What is asked => Look through the data below and return each line where "manifold" appears.

Data section =>
:::::

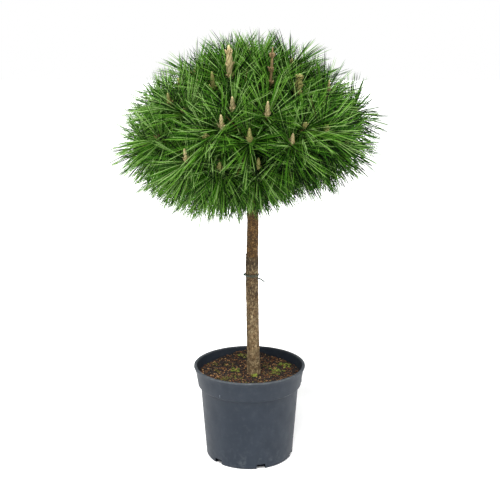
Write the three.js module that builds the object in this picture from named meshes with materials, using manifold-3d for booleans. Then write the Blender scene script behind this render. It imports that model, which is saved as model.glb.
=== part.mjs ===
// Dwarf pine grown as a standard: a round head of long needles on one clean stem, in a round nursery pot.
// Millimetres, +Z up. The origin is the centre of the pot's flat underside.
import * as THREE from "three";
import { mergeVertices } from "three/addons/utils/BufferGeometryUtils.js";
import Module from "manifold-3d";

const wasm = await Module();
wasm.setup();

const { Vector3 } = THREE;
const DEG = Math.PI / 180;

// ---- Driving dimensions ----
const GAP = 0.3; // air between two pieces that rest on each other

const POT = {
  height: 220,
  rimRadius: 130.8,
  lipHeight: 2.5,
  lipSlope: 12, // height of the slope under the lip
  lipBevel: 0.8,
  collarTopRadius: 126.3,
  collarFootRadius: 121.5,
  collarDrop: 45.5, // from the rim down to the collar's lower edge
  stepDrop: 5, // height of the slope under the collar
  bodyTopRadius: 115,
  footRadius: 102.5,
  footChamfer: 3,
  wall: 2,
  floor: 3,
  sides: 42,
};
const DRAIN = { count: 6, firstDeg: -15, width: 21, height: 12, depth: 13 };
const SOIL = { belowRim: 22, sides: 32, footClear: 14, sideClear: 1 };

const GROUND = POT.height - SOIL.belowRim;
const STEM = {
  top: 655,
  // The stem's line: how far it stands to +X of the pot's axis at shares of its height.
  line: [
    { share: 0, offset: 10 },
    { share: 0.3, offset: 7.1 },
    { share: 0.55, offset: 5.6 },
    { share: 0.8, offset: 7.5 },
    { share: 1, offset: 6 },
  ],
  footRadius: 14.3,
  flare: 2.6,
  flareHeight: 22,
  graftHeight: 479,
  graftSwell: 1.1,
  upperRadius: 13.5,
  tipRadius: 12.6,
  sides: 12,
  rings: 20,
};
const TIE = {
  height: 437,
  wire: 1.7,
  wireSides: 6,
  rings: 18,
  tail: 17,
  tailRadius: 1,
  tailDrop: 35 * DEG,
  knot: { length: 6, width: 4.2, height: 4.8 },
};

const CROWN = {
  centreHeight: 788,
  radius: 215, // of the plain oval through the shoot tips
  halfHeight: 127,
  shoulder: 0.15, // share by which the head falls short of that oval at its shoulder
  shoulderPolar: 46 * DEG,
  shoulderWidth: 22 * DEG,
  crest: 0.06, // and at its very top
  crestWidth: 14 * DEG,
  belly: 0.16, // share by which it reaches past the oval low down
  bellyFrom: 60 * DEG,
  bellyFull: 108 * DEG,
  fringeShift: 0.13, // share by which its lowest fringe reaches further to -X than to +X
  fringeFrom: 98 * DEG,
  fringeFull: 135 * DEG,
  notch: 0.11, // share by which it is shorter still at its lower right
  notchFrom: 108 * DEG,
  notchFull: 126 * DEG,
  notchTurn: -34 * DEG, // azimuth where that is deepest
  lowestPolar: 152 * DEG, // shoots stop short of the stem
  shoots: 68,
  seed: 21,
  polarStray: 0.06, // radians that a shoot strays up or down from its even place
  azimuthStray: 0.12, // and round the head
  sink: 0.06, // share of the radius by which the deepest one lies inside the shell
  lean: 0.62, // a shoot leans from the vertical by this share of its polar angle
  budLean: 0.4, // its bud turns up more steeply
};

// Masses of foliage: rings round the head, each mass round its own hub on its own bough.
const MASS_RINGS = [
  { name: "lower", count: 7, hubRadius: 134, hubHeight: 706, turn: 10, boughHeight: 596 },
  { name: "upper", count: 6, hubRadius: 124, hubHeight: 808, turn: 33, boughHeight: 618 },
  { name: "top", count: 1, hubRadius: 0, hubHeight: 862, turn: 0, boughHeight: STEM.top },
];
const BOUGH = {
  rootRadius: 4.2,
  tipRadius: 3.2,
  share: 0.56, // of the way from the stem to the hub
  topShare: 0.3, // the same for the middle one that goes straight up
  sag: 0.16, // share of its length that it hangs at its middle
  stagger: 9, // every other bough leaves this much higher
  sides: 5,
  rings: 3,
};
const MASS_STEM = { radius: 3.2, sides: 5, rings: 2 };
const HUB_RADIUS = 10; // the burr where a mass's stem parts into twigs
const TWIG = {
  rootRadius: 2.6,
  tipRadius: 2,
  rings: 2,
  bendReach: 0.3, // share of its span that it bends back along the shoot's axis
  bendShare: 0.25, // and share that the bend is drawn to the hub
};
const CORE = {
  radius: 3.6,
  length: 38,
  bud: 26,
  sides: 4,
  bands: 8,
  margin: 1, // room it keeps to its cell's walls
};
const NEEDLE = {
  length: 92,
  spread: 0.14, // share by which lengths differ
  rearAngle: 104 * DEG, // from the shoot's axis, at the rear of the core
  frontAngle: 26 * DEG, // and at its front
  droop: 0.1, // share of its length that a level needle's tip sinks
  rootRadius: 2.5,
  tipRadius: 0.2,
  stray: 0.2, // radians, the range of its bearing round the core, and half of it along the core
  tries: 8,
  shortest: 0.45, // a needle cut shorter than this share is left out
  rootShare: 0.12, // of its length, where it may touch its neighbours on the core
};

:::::

Solution to the exercise =>
Write the three.js module that builds the object in this picture from named meshes with materials, using manifold-3d for booleans. Then write the Blender scene script behind this render. It imports that model, which is saved as model.glb.
import Module from "manifold-3d";